--- TASK DIRECTIONS ---
Locate each line with the string "parts" in the listing below and copy it.

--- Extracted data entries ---
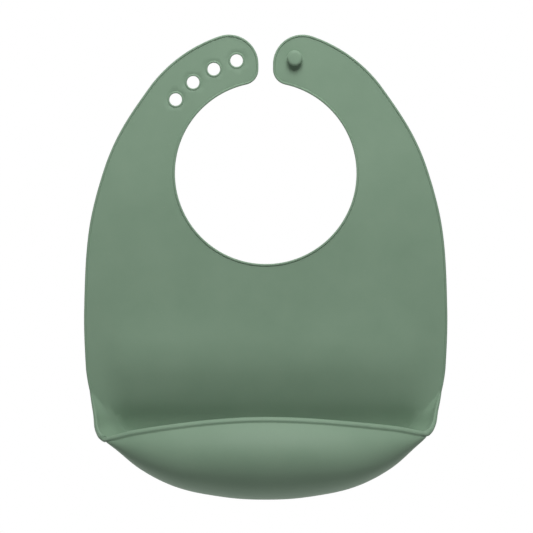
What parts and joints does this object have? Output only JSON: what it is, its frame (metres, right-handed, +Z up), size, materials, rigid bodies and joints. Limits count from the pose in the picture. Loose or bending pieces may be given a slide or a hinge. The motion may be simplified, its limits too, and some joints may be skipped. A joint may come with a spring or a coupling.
{
  "type": "silicone bib",
  "caption": "Flat silicone baby bib with a round neck opening, curved straps closing by a stud through adjusting holes, and a deep rimmed crumb-catcher pocket.",
  "frame": {"origin": "centre of the round neck opening, in the flat back face of the sheet", "axes": "+Z up from the pocket towards the straps, -Y out of the front face, +X towards the stud's strap"},
  "size_m": [0.234, 0.0518, 0.2984],
  "materials": {
    "silicone": "soft matte, sage green"
  },
  "bodies": {
    "upper_apron": {"upper_apron": "silicone"},
    "lower_apron": {"lower_apron": "silicone"},
    "pocket": {"pocket_wall": "silicone", "pocket_rim": "silicone"},
    "left_shoulder": {"left_shoulder": "silicone"},
    "left_strap": {"left_strap": "silicone"},
    "left_tab": {"left_tab": "silicone"},
    "right_shoulder": {"right_shoulder": "silicone"},
    "right_strap": {"right_strap": "silicone"},
    "right_tab": {"right_tab": "silicone", "closure_stud": "silicone"}
  },
  "joints": [
    {"name": "left_wrap", "type": "hinge", "parent": "upper_apron", "child": "left_shoulder", "pos_m": [0, 0, 0], "axis": [-0.848, 0, -0.5299], "range_deg": [-12, 33.8], "stiffness_Nm_per_rad": 0.05},
    {"name": "left_wrap_mid", "type": "hinge", "parent": "left_shoulder", "child": "left_strap", "pos_m": [0, 0, 0], "axis": [-0.9998, 0, -0.0175], "range_deg": [-8.6, 23.86], "stiffness_Nm_per_rad": 0.03},
    {"name": "left_wrap_end", "type": "hinge", "parent": "left_strap", "child": "left_tab", "pos_m": [0, 0, 0], "axis": [-0.866, 0, 0.5], "range_deg": [-7.4, 20.48], "stiffness_Nm_per_rad": 0.02},
    {"name": "right_wrap", "type": "hinge", "parent": "upper_apron", "child": "right_shoulder", "pos_m": [0, 0, 0], "axis": [-0.848, 0, 0.5299], "range_deg": [-12, 37.4], "stiffness_Nm_per_rad": 0.05},
    {"name": "right_wrap_mid", "type": "hinge", "parent": "right_shoulder", "child": "right_strap", "pos_m": [0, 0, 0], "axis": [-0.9998, 0, 0.0175], "range_deg": [-8.6, 26.38], "stiffness_Nm_per_rad": 0.03},
    {"name": "right_wrap_end", "type": "hinge", "parent": "right_strap", "child": "right_tab", "pos_m": [0, 0, 0], "axis": [-0.866, 0, -0.5], "range_deg": [-7.4, 22.64], "stiffness_Nm_per_rad": 0.02},
    {"name": "apron_fold", "type": "hinge", "parent": "upper_apron", "child": "lower_apron", "pos_m": [0, -0.0011, -0.104], "axis": [1, 0, 0], "range_deg": [-25, 25], "stiffness_Nm_per_rad": 0.12, "springref_deg": -4.58},
    {"name": "pocket_flex", "type": "hinge", "parent": "lower_apron", "child": "pocket", "pos_m": [0, -0.0008, -0.1955], "axis": [1, 0, 0], "range_deg": [0, 15], "stiffness_Nm_per_rad": 0.06, "springref_deg": -14.32}
  ],
  "couplings": [
    {"joint": "left_wrap_mid", "follows": "left_wrap", "ratio": 0.7},
    {"joint": "left_wrap_end", "follows": "left_wrap", "ratio": 0.6},
    {"joint": "right_wrap_mid", "follows": "right_wrap", "ratio": 0.7},
    {"joint": "right_wrap_end", "follows": "right_wrap", "ratio": 0.6}
  ]
}
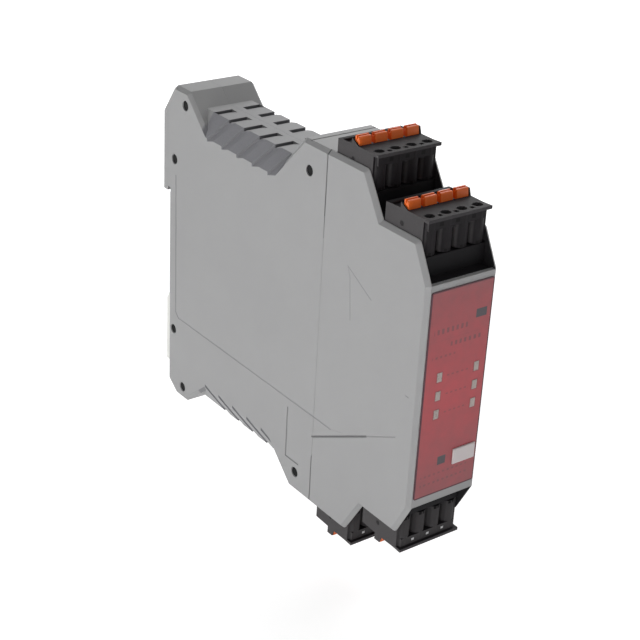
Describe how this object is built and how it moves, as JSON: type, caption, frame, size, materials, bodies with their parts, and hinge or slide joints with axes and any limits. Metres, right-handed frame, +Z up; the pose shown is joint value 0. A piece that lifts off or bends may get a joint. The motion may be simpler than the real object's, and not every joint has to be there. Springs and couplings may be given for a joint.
{
  "type": "safety relay",
  "caption": "Slim rail-mounted safety relay module with a stepped terminal hood, plug-in spring terminals with press levers, louvred vents and a sprung foot latch.",
  "frame": {"origin": "middle of the flat rail seat at the back, on the centre line of the 35 mm rail", "axes": "+Y from the front face towards the rail, +X across the narrow width, +Z up along the rail's height"},
  "size_m": [0.0226, 0.1213, 0.1162],
  "materials": {
    "housing_grey": "fine spark texture",
    "dowel_black": "smooth",
    "label_red": "satin printed film",
    "lens_grey": "clear tinted light pipe",
    "marker_pale": "smooth",
    "latch_white": "smooth",
    "spring_steel": "bright",
    "plug_black": "satin moulded",
    "lever_orange": "satin moulded",
    "header_black": "satin moulded",
    "pin_brass": "tinned ends",
    "board_green": "solder mask over glass laminate",
    "relay_cover": "sealed cover",
    "can_aluminium": "plain can",
    "coil_tape": "wound tape"
  },
  "bodies": {
    "housing": {"left_rear_shell": "housing_grey", "right_rear_shell": "housing_grey", "dowel_pins": "dowel_black", "front_hood": "housing_grey", "front_label": "label_red", "lamp_lens_1": "lens_grey", "lamp_lens_2": "lens_grey", "lamp_lens_3": "lens_grey", "lamp_lens_4": "lens_grey", "lamp_lens_5": "lens_grey", "lamp_lens_6": "lens_grey", "marker_plate": "marker_pale", "latch_spring": "spring_steel", "header_top_rear": "header_black", "header_top_front": "header_black", "header_bottom_rear": "header_black", "header_bottom_front": "header_black", "pins_top_rear": "pin_brass", "pins_top_front": "pin_brass", "pins_bottom_rear": "pin_brass", "pins_bottom_front": "pin_brass", "circuit_board": "board_green", "lamp_board": "board_green", "relay_1": "relay_cover", "relay_2": "relay_cover", "relay_3": "relay_cover", "capacitor": "can_aluminium", "supply_coil": "coil_tape"},
    "foot_latch": {"rail_latch": "latch_white"},
    "plug_top_rear": {"plug_top_rear": "plug_black", "clamps_top_rear": "spring_steel"},
    "lever_top_rear_1": {"lever_top_rear_1": "lever_orange"},
    "lever_top_rear_2": {"lever_top_rear_2": "lever_orange"},
    "lever_top_rear_3": {"lever_top_rear_3": "lever_orange"},
    "lever_top_rear_4": {"lever_top_rear_4": "lever_orange"},
    "plug_top_front": {"plug_top_front": "plug_black", "clamps_top_front": "spring_steel"},
    "lever_top_front_1": {"lever_top_front_1": "lever_orange"},
    "lever_top_front_2": {"lever_top_front_2": "lever_orange"},
    "lever_top_front_3": {"lever_top_front_3": "lever_orange"},
    "lever_top_front_4": {"lever_top_front_4": "lever_orange"},
    "plug_bottom_rear": {"plug_bottom_rear": "plug_black", "clamps_bottom_rear": "spring_steel"},
    "lever_bottom_rear_1": {"lever_bottom_rear_1": "lever_orange"},
    "lever_bottom_rear_2": {"lever_bottom_rear_2": "lever_orange"},
    "lever_bottom_rear_3": {"lever_bottom_rear_3": "lever_orange"},
    "lever_bottom_rear_4": {"lever_bottom_rear_4": "lever_orange"},
    "plug_bottom_front": {"plug_bottom_front": "plug_black", "clamps_bottom_front": "spring_steel"},
    "lever_bottom_front_1": {"lever_bottom_front_1": "lever_orange"},
    "lever_bottom_front_2": {"lever_bottom_front_2": "lever_orange"},
    "lever_bottom_front_3": {"lever_bottom_front_3": "lever_orange"},
    "lever_bottom_front_4": {"lever_bottom_front_4": "lever_orange"}
  },
  "joints": [
    {"name": "foot_latch_slide", "type": "slide", "parent": "housing", "child": "foot_latch", "axis": [0, 0, -1], "range_m": [0, 0.004], "stiffness_N_per_m": 500, "springref_m": -0.001, "deforming": ["latch_spring"]},
    {"name": "plug_top_rear_pull", "type": "slide", "parent": "housing", "child": "plug_top_rear", "axis": [0, 0, 1], "range_m": [0, 0.012]},
    {"name": "lever_top_rear_1_press", "type": "slide", "parent": "plug_top_rear", "child": "lever_top_rear_1", "axis": [0, 0, -1], "range_m": [0, 0.0012], "stiffness_N_per_m": 300, "springref_m": -0.0005},
    {"name": "lever_top_rear_2_press", "type": "slide", "parent": "plug_top_rear", "child": "lever_top_rear_2", "axis": [0, 0, -1], "range_m": [0, 0.0012], "stiffness_N_per_m": 300, "springref_m": -0.0005},
    {"name": "lever_top_rear_3_press", "type": "slide", "parent": "plug_top_rear", "child": "lever_top_rear_3", "axis": [0, 0, -1], "range_m": [0, 0.0012], "stiffness_N_per_m": 300, "springref_m": -0.0005},
    {"name": "lever_top_rear_4_press", "type": "slide", "parent": "plug_top_rear", "child": "lever_top_rear_4", "axis": [0, 0, -1], "range_m": [0, 0.0012], "stiffness_N_per_m": 300, "springref_m": -0.0005},
    {"name": "plug_top_front_pull", "type": "slide", "parent": "housing", "child": "plug_top_front", "axis": [0, 0, 1], "range_m": [0, 0.012]},
    {"name": "lever_top_front_1_press", "type": "slide", "parent": "plug_top_front", "child": "lever_top_front_1", "axis": [0, 0, -1], "range_m": [0, 0.0012], "stiffness_N_per_m": 300, "springref_m": -0.0005},
    {"name": "lever_top_front_2_press", "type": "slide", "parent": "plug_top_front", "child": "lever_top_front_2", "axis": [0, 0, -1], "range_m": [0, 0.0012], "stiffness_N_per_m": 300, "springref_m": -0.0005},
    {"name": "lever_top_front_3_press", "type": "slide", "parent": "plug_top_front", "child": "lever_top_front_3", "axis": [0, 0, -1], "range_m": [0, 0.0012], "stiffness_N_per_m": 300, "springref_m": -0.0005},
    {"name": "lever_top_front_4_press", "type": "slide", "parent": "plug_top_front", "child": "lever_top_front_4", "axis": [0, 0, -1], "range_m": [0, 0.0012], "stiffness_N_per_m": 300, "springref_m": -0.0005},
    {"name": "plug_bottom_rear_pull", "type": "slide", "parent": "housing", "child": "plug_bottom_rear", "axis": [0, 0, -1], "range_m": [0, 0.012]},
    {"name": "lever_bottom_rear_1_press", "type": "slide", "parent": "plug_bottom_rear", "child": "lever_bottom_rear_1", "axis": [0, 0, 1], "range_m": [0, 0.0012], "stiffness_N_per_m": 300, "springref_m": -0.0005},
    {"name": "lever_bottom_rear_2_press", "type": "slide", "parent": "plug_bottom_rear", "child": "lever_bottom_rear_2", "axis": [0, 0, 1], "range_m": [0, 0.0012], "stiffness_N_per_m": 300, "springref_m": -0.0005},
    {"name": "lever_bottom_rear_3_press", "type": "slide", "parent": "plug_bottom_rear", "child": "lever_bottom_rear_3", "axis": [0, 0, 1], "range_m": [0, 0.0012], "stiffness_N_per_m": 300, "springref_m": -0.0005},
    {"name": "lever_bottom_rear_4_press", "type": "slide", "parent": "plug_bottom_rear", "child": "lever_bottom_rear_4", "axis": [0, 0, 1], "range_m": [0, 0.0012], "stiffness_N_per_m": 300, "springref_m": -0.0005},
    {"name": "plug_bottom_front_pull", "type": "slide", "parent": "housing", "child": "plug_bottom_front", "axis": [0, 0, -1], "range_m": [0, 0.012]},
    {"name": "lever_bottom_front_1_press", "type": "slide", "parent": "plug_bottom_front", "child": "lever_bottom_front_1", "axis": [0, 0, 1], "range_m": [0, 0.0012], "stiffness_N_per_m": 300, "springref_m": -0.0005},
    {"name": "lever_bottom_front_2_press", "type": "slide", "parent": "plug_bottom_front", "child": "lever_bottom_front_2", "axis": [0, 0, 1], "range_m": [0, 0.0012], "stiffness_N_per_m": 300, "springref_m": -0.0005},
    {"name": "lever_bottom_front_3_press", "type": "slide", "parent": "plug_bottom_front", "child": "lever_bottom_front_3", "axis": [0, 0, 1], "range_m": [0, 0.0012], "stiffness_N_per_m": 300, "springref_m": -0.0005},
    {"name": "lever_bottom_front_4_press", "type": "slide", "parent": "plug_bottom_front", "child": "lever_bottom_front_4", "axis": [0, 0, 1], "range_m": [0, 0.0012], "stiffness_N_per_m": 300, "springref_m": -0.0005}
  ]
}
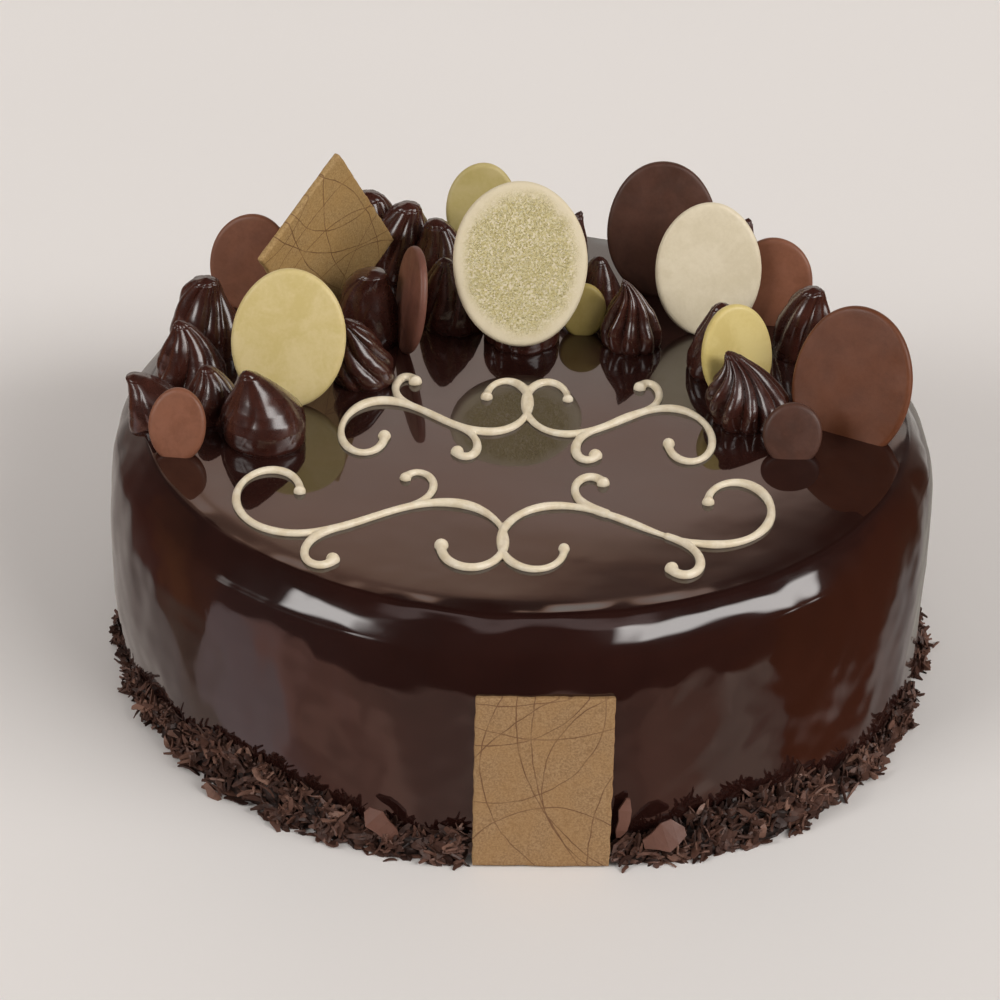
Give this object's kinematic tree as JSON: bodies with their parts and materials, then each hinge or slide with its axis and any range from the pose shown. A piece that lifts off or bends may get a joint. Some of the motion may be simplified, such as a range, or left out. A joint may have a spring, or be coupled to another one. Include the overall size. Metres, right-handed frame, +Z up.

--- FULL RESPONSE ---
What parts and joints does this object have? Output only JSON: what it is, its frame (metres, right-handed, +Z up), size, materials, rigid bodies and joints. Limits count from the pose in the picture. Loose or bending pieces may be given a slide or a hinge. The motion may be simplified, its limits too, and some joints may be skipped. A joint may come with a spring or a coupling.
Describe how this object is built and how it moves, as JSON: type, caption, frame, size, materials, bodies with their parts, and hinge or slide joints with axes and any limits. Metres, right-handed frame, +Z up; the pose shown is joint value 0. A piece that lifts off or bends may get a joint. The motion may be simpler than the real object's, and not every joint has to be there. Springs and couplings may be given for a joint.
Give this object's kinematic tree as JSON: bodies with their parts and materials, then each hinge or slide with its axis and any range from the pose shown. A piece that lifts off or bends may get a joint. Some of the motion may be simplified, such as a range, or left out. A joint may have a spring, or be coupled to another one. Include the overall size. Metres, right-handed frame, +Z up.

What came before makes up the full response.